SOCCR2 assessments provide high confidence that human activities (e.g., urban emissions, land management, and land-use change) will continue to be important drivers of carbon cycle changes across North America into the future. Current land use and land-use change result in net CO2 emissions for Canada and Mexico, but future land use and land-use management potentially could result in net carbon sequestration (e.g., 661 to 1,090 Tg of CO2 equivalent1 by 2030; see Ch. 19: Future of the North American Carbon Cycle). However, there are large uncertainties in predicting future land-use trajectories.

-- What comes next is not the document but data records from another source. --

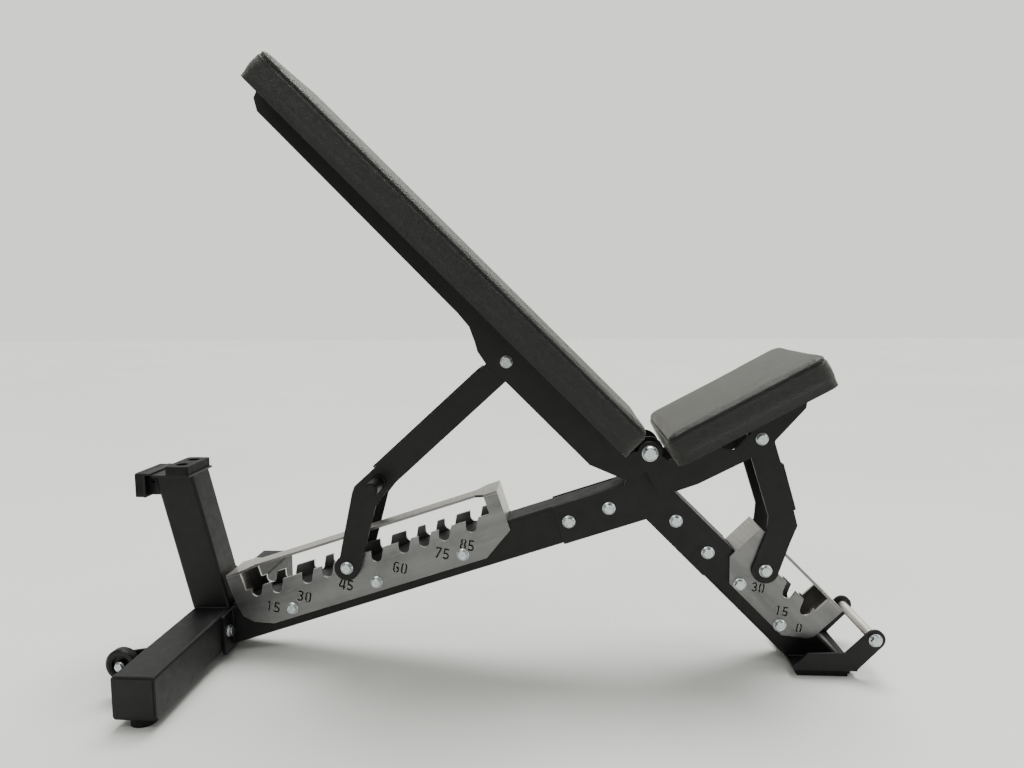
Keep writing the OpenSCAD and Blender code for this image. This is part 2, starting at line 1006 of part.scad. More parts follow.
// Side plate of the back frame, drawn flat: deep at the pivots, slim at the top
module back_frame_side() {
    round_r = 22;
    color(powder_black)
        at_back_angle()
            difference() {
                plate(back_frame_y, plate_t)
                    union() {
                        disc([0, 0], round_r);
                        polygon([
                            [0, round_r], [-30, back_rear], [-984, back_rear], [-979, -50],
                            [-958, -63], [-437, -67], [-405, -70], [-379, -82], [-361, -92],
                            [-336, -97], [-281, -95], [-63, -95], [-26, -80], [4, -68],
                            [18, -54], [21, -28], [round_r, 0]
                        ]);
                    }
                holes_y([[0, 0]], pivot_d + 2 * pin_clearance);
                holes_y([back_pin_flat], pin_hole_d);
            }
}

module back_frame_left() {
    mirror([0, 1, 0])
        back_frame_side();
}

module back_frame_right() {
    back_frame_side();
}

module back_cross_plates() {
    color(powder_black)
        at_back_angle()
            for (u = back_cross_u)
                difference() {
                    translate([-u - 60, -back_frame_y - plate_t, back_rear])
                        cube([60, 2 * (back_frame_y + plate_t), cross_t]);
                    for (y = [-35, 35])
                        translate([-u - 30, y, back_rear - 1])
                            cylinder(h = cross_t + 2, d = 8.4);
                }
}

// Plan of a board or pad, from u = start over the length, drawn towards +X
module pad_plan(start, length, width, r) {
    translate([start + length / 2, 0])
        rounded_box(length, width, r);
}

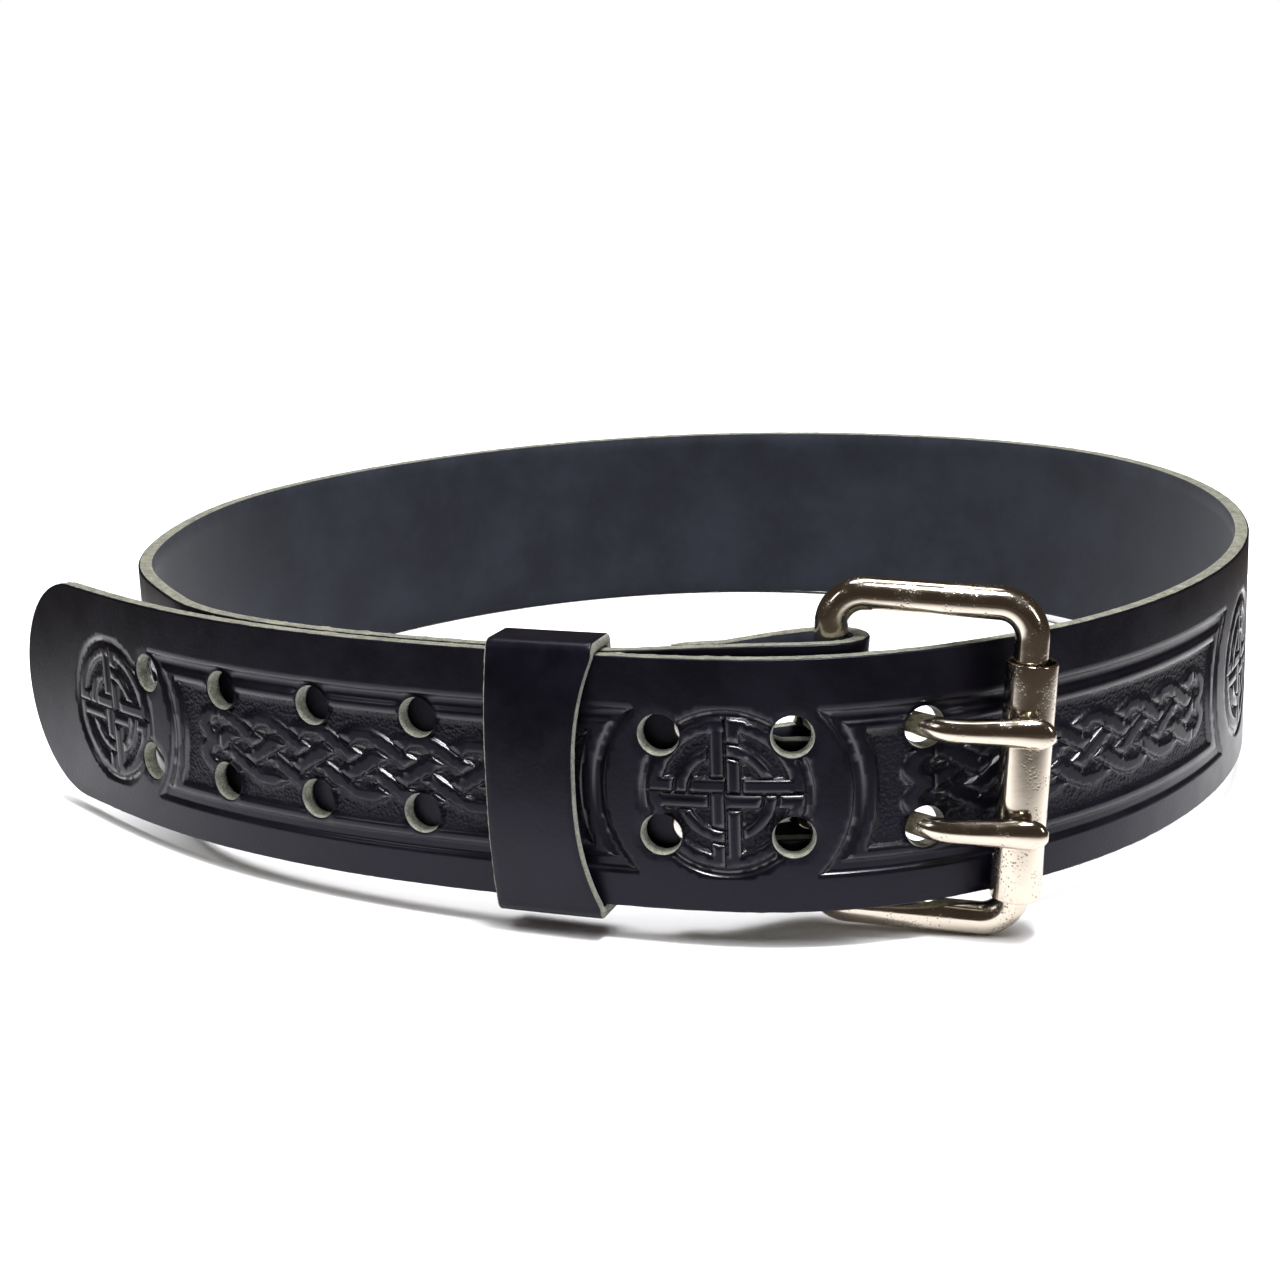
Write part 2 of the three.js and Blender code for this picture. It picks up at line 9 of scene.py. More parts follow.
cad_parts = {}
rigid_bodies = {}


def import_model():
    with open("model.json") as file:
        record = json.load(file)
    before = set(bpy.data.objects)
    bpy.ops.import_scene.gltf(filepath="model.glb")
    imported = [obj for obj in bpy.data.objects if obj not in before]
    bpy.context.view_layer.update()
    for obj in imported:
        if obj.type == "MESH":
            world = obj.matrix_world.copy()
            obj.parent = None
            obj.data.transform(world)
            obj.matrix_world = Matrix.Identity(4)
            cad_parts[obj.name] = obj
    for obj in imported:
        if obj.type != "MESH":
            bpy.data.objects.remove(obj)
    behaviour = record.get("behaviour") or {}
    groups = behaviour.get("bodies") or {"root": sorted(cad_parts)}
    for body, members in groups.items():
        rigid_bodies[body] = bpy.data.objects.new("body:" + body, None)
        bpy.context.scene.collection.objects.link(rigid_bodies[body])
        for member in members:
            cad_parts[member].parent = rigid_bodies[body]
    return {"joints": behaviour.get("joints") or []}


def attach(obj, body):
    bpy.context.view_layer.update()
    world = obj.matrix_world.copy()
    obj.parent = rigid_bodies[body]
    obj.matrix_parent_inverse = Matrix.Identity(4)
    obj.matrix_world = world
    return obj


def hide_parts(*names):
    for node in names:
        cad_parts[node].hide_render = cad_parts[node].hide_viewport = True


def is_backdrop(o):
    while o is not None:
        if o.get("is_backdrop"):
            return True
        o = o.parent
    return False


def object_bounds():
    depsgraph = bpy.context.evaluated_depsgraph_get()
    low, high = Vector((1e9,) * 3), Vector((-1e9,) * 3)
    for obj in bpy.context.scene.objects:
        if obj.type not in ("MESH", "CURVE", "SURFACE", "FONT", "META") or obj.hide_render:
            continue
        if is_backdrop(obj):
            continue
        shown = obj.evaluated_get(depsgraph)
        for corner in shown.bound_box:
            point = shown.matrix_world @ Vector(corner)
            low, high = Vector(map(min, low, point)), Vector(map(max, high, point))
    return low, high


for leftover in list(bpy.data.objects):
    bpy.data.objects.remove(leftover)
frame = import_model()
cad_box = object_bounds()

MM = 0.001


# The strap
# One long strip of thick black leather, embossed on the grain side, with a rounded free end and punched
# holes. Its cut edges are raw, and its flesh side is matt. It lies along one smooth bend from the free end
# round the ring, and its buckle end comes back on the inside, slotted, folded and riveted.
STRAP_WIDTH = 57 * MM
STRAP_THICKNESS = 3.6 * MM
RING_WIDTH = 306 * MM
RING_DEPTH = 327 * MM
CLEARANCE = 0.3 * MM
WIRE_DIAMETER = 7.5 * MM
FIRST_HOLE = 64.5 * MM
HOLE_PITCH = 28.9 * MM
HOLE_PAIRS = 8
HOLE_ROW_SPACING = 22.6 * MM
HEEL_TO_HOLE = 19.9 * MM
HEEL_TO_ROLLER = 39.2 * MM
OVERLAP_START = 120 * MM
GAP_OPENS_OVER = 20 * MM
RETURN_LENGTH = 38 * MM
RETURN_BEVEL = 4 * MM
RETURN_END_THICKNESS = 0.9 * MM
FOLD_CLEARANCE = 1.3 * MM
RIVET_FROM_HEEL = 31.4 * MM
RIVET_HEAD_DIAMETER = 9 * MM
RIVET_HEAD_HEIGHT = 0.8 * MM
RIVET_SEAT = 0.4 * MM
RIVET_HEADROOM = 0.6 * MM
KEEPER_START = 170.8 * MM
KEEPER_WIDTH = 21.2 * MM
BUCKLE_LEAN = math.radians(3.7)
BUCKLE_RISE = 4.2 * MM
BUCKLE_END_LIFT = 1.7 * MM
RUN_STEP = 0.8 * MM
JOIN_STEPS = 60
FOLD_STEPS = 30

# Control points of the bend, as shares of half the ring's width and depth
RING_ROWS = [
    dict(across=-1.190, deep=-0.232),
    dict(across=-1.095, deep=-0.335),
    dict(across=-0.875, deep=-0.585),
    dict(across=-0.570, deep=-0.790),
    dict(across=-0.230, deep=-0.925),
    dict(across=0.090, deep=-1.025),
    dict(across=0.360, deep=-0.965),
    dict(across=0.640, deep=-0.800),
    dict(across=0.885, deep=-0.487),
    dict(across=1.005, deep=-0.118),
    dict(across=1.010, deep=0.275),
    dict(across=0.860, deep=0.670),
    dict(across=0.495, deep=0.925),
    dict(across=0.075, deep=1.035),
    dict(across=-0.350, deep=0.948),
    dict(across=-0.703, deep=0.713),
    dict(across=-0.954, deep=0.385),
    dict(across=-1.009, deep=0.010),
    dict(across=-0.990, deep=-0.260),
    dict(across=-0.866, deep=-0.492),
]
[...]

In addition, fossil fuel emissions from the energy sector may continue to be a large source of carbon, but future projections are uncertain because of changes in technologies (see Ch. 1: Overview of the Global Carbon Cycle and Ch. 3: Energy Systems) and efforts to reduce fossil fuel emissions. By 2040, estimates project that North American fossil fuel emissions will range from 1.6 to 1.9 Pg C per year, representing either a 9% decrease or a 6% increase in absolute emissions compared to 2015 levels (see Ch. 19).